RECORDS TO USE.
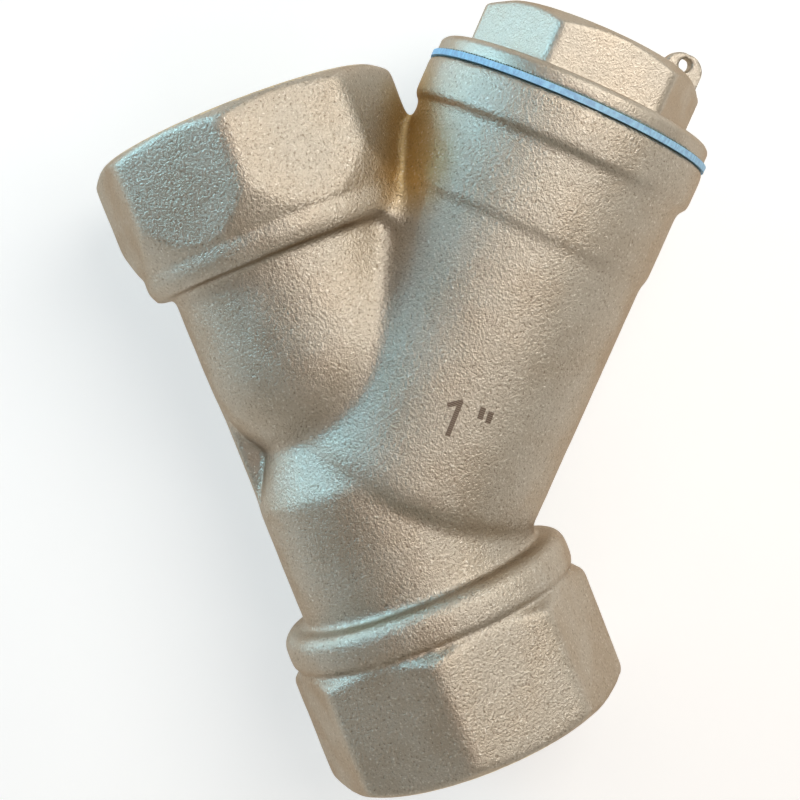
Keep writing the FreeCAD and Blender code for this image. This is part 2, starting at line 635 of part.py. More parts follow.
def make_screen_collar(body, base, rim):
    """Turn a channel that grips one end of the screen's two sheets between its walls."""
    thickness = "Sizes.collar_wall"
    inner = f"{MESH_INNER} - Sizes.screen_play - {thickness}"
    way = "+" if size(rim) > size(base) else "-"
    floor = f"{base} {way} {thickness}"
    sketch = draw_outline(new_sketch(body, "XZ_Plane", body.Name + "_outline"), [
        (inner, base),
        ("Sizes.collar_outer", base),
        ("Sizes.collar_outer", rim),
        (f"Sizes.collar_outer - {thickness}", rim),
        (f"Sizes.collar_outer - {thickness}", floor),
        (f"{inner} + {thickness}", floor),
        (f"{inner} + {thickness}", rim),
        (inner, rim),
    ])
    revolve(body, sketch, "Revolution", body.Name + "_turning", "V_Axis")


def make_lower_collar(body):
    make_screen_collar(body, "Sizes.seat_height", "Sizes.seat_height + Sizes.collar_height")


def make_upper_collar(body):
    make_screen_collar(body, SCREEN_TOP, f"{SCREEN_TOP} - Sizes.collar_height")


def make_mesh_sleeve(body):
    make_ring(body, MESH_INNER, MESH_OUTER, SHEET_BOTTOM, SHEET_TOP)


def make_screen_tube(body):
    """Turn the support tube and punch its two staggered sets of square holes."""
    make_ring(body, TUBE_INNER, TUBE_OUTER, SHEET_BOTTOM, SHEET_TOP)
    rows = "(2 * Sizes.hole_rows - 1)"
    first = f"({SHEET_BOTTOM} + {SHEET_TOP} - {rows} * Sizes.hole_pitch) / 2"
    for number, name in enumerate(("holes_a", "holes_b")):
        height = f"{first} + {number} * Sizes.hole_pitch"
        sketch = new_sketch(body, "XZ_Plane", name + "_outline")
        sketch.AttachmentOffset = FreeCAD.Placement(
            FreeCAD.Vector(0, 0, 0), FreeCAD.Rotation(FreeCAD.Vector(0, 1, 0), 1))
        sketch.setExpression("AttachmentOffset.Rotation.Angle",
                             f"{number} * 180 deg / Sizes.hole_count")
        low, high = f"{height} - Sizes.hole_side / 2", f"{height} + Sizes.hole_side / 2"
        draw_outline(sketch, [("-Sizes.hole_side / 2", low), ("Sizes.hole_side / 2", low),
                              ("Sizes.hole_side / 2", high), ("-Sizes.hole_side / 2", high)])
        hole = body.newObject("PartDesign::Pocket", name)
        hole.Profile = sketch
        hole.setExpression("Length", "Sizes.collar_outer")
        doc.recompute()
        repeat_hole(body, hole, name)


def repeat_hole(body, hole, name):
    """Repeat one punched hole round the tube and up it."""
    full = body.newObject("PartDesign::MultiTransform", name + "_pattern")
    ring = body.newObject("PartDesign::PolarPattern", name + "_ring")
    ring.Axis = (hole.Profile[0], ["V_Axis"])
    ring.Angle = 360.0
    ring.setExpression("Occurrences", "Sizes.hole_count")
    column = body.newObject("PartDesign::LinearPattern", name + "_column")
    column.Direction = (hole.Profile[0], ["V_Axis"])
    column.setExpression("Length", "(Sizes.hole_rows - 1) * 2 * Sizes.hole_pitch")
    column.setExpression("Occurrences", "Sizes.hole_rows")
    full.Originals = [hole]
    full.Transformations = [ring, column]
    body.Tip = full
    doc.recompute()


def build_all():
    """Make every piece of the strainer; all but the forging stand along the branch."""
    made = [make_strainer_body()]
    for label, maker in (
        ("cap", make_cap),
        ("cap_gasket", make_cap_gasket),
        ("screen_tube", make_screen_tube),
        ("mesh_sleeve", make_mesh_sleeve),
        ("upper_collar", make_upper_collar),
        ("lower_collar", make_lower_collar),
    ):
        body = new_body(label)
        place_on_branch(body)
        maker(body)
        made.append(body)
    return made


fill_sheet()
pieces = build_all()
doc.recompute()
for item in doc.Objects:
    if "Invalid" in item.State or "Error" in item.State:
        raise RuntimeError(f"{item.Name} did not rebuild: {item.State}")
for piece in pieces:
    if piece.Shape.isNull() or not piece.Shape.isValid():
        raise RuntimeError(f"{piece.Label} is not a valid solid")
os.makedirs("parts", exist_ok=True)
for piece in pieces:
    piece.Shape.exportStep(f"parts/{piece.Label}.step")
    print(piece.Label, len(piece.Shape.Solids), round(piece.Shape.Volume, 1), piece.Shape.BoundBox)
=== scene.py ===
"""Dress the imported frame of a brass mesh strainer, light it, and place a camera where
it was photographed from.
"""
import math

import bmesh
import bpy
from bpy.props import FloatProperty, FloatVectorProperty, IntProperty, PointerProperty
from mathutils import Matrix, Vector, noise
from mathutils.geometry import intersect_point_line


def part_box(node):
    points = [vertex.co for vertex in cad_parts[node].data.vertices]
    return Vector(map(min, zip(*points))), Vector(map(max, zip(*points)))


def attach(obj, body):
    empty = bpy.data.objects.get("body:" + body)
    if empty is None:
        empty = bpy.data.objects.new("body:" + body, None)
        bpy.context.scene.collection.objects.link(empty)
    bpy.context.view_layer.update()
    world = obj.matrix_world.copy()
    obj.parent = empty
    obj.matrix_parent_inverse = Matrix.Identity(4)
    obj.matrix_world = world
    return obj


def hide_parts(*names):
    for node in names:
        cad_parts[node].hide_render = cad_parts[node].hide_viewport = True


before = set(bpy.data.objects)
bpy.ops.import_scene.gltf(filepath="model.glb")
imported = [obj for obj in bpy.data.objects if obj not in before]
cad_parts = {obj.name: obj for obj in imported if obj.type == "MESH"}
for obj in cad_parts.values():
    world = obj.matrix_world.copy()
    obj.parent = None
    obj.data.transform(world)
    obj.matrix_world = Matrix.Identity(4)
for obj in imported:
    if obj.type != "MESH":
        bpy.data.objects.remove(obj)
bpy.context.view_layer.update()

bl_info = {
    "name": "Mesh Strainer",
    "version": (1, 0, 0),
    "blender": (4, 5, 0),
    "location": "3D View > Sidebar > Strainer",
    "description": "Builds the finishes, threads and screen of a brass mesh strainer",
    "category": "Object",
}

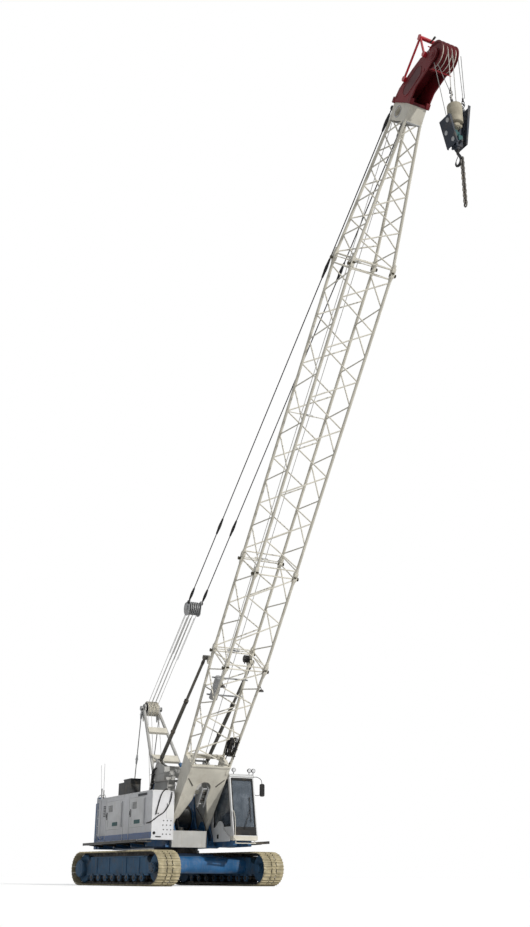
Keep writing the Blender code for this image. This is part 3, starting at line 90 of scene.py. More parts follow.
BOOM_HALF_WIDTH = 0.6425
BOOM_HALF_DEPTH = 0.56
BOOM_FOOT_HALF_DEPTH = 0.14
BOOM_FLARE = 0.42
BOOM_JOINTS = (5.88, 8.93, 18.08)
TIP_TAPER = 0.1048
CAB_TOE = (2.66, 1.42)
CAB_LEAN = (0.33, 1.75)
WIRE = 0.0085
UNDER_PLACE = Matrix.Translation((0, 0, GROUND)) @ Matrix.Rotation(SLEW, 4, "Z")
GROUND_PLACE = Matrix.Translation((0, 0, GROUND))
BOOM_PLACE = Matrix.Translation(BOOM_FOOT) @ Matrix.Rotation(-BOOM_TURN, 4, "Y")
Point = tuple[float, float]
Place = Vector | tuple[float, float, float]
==
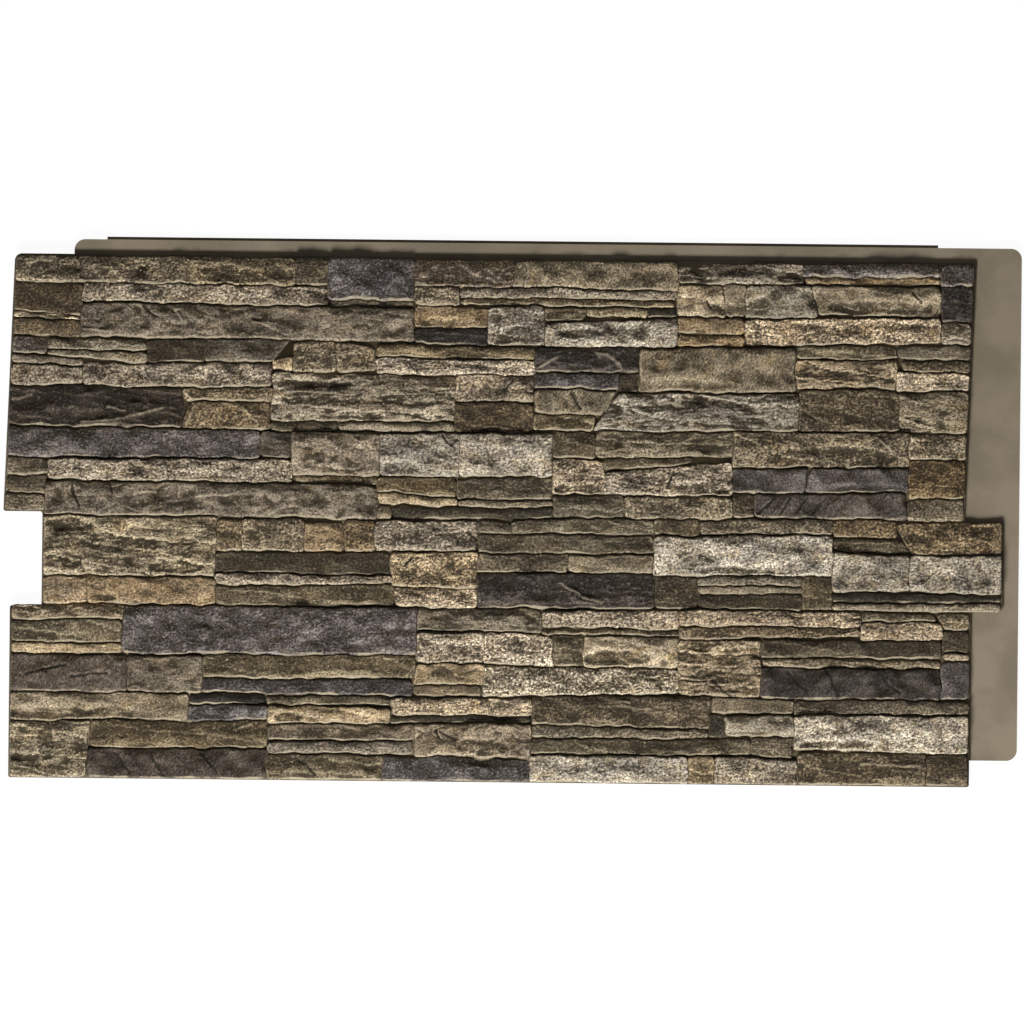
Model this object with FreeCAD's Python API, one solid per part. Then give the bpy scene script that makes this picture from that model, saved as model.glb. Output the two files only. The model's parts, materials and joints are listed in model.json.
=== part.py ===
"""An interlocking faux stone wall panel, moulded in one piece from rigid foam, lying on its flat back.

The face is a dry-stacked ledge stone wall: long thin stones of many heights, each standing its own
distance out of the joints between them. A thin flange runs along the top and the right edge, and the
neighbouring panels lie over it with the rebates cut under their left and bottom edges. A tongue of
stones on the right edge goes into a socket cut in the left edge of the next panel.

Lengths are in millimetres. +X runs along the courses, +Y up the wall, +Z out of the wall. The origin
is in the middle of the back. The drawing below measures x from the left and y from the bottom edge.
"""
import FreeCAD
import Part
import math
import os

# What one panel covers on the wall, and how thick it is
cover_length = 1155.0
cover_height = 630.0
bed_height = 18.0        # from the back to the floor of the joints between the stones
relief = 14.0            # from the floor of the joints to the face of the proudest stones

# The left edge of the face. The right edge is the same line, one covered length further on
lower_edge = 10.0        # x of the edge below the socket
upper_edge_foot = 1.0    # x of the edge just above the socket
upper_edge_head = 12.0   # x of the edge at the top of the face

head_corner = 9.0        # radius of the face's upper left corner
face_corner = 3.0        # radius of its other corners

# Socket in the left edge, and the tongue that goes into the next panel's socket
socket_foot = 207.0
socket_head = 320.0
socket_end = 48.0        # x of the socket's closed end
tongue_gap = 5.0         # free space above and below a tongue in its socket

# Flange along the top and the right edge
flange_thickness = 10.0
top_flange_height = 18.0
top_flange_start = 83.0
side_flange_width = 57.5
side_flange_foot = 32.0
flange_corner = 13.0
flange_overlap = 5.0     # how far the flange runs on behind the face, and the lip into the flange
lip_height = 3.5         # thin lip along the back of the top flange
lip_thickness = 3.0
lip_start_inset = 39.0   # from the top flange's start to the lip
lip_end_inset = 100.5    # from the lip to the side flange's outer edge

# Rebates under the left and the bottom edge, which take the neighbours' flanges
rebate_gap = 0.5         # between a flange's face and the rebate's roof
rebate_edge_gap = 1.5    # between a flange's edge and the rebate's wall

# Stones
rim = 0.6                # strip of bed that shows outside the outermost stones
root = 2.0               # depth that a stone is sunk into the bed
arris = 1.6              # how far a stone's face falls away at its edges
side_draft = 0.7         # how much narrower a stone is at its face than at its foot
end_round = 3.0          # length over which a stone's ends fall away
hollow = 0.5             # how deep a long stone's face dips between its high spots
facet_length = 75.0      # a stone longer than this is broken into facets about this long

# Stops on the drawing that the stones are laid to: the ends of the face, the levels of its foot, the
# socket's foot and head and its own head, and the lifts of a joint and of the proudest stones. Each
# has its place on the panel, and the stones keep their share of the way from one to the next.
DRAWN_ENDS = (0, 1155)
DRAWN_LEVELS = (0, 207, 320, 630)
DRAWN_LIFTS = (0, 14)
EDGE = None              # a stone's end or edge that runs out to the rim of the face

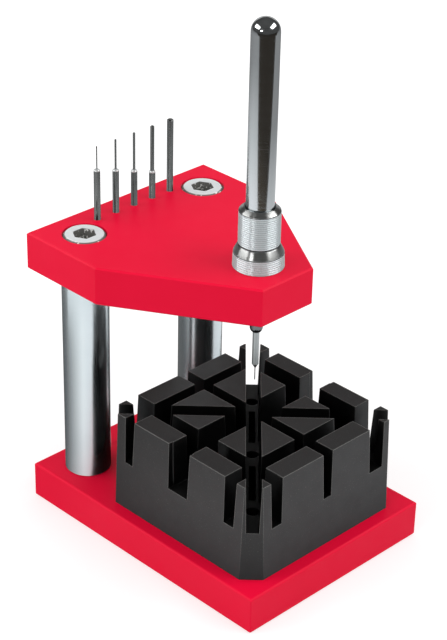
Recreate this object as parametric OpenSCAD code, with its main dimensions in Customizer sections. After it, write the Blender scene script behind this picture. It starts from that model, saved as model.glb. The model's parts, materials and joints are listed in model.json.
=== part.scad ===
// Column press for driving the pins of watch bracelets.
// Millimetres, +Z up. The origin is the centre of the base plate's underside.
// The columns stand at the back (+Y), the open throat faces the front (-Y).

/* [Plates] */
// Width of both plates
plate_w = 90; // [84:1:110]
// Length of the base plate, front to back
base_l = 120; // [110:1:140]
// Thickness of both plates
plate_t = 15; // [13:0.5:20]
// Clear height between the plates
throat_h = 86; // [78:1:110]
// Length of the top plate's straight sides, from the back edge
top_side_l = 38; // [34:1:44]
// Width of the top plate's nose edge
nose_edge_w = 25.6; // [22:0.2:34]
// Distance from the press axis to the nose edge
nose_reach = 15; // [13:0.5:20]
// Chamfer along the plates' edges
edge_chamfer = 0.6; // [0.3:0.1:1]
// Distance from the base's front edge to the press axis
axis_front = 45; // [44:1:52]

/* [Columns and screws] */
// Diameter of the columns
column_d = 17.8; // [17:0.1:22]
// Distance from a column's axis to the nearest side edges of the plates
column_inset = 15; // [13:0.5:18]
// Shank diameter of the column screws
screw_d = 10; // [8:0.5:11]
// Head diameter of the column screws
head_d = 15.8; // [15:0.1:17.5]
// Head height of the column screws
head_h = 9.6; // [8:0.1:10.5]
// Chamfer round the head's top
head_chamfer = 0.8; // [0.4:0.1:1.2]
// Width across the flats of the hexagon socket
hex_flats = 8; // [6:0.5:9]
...
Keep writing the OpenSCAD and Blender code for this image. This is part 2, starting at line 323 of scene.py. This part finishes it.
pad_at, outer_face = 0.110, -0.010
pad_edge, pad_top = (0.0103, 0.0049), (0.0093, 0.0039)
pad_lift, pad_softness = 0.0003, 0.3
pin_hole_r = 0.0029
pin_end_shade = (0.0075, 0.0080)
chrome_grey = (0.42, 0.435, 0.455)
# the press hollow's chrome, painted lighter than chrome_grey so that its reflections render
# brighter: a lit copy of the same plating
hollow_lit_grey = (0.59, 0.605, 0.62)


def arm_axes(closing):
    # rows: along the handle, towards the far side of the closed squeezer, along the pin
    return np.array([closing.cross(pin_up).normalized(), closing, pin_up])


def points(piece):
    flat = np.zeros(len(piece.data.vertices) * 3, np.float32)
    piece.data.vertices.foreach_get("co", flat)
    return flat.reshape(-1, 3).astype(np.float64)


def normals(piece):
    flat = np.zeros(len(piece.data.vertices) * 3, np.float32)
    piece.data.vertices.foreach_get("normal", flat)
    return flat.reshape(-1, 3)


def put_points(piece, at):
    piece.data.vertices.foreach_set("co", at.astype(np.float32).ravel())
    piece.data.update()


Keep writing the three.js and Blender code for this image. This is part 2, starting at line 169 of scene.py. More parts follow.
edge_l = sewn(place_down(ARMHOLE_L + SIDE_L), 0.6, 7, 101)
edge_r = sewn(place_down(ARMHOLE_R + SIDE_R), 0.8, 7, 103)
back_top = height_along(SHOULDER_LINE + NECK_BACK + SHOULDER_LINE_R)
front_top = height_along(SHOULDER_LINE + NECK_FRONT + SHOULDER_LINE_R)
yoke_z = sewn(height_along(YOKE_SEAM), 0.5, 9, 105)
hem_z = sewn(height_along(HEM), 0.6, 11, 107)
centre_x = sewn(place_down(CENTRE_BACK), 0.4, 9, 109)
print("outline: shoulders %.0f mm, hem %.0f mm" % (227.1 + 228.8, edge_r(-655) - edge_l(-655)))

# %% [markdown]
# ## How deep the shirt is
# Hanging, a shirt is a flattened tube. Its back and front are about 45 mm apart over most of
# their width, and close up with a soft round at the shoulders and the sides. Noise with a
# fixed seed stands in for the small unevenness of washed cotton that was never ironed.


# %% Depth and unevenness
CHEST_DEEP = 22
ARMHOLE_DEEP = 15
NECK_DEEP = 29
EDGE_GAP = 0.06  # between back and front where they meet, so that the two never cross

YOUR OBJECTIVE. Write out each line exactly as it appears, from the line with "fill_sheet()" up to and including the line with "in imported if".

RESULT.
fill_sheet()
pieces = build_all()
doc.recompute()
for item in doc.Objects:
    if "Invalid" in item.State or "Error" in item.State:
        raise RuntimeError(f"{item.Name} did not rebuild: {item.State}")
for piece in pieces:
    if piece.Shape.isNull() or not piece.Shape.isValid():
        raise RuntimeError(f"{piece.Label} is not a valid solid")
os.makedirs("parts", exist_ok=True)
for piece in pieces:
    piece.Shape.exportStep(f"parts/{piece.Label}.step")
    print(piece.Label, len(piece.Shape.Solids), round(piece.Shape.Volume, 1), piece.Shape.BoundBox)
=== scene.py ===
"""Dress the imported frame of a brass mesh strainer, light it, and place a camera where
it was photographed from.
"""
import math

import bmesh
import bpy
from bpy.props import FloatProperty, FloatVectorProperty, IntProperty, PointerProperty
from mathutils import Matrix, Vector, noise
from mathutils.geometry import intersect_point_line


def part_box(node):
    points = [vertex.co for vertex in cad_parts[node].data.vertices]
    return Vector(map(min, zip(*points))), Vector(map(max, zip(*points)))


def attach(obj, body):
    empty = bpy.data.objects.get("body:" + body)
    if empty is None:
        empty = bpy.data.objects.new("body:" + body, None)
        bpy.context.scene.collection.objects.link(empty)
    bpy.context.view_layer.update()
    world = obj.matrix_world.copy()
    obj.parent = empty
    obj.matrix_parent_inverse = Matrix.Identity(4)
    obj.matrix_world = world
    return obj


def hide_parts(*names):
    for node in names:
        cad_parts[node].hide_render = cad_parts[node].hide_viewport = True


before = set(bpy.data.objects)
bpy.ops.import_scene.gltf(filepath="model.glb")
imported = [obj for obj in bpy.data.objects if obj not in before]
cad_parts = {obj.name: obj for obj in imported if obj.type == "MESH"}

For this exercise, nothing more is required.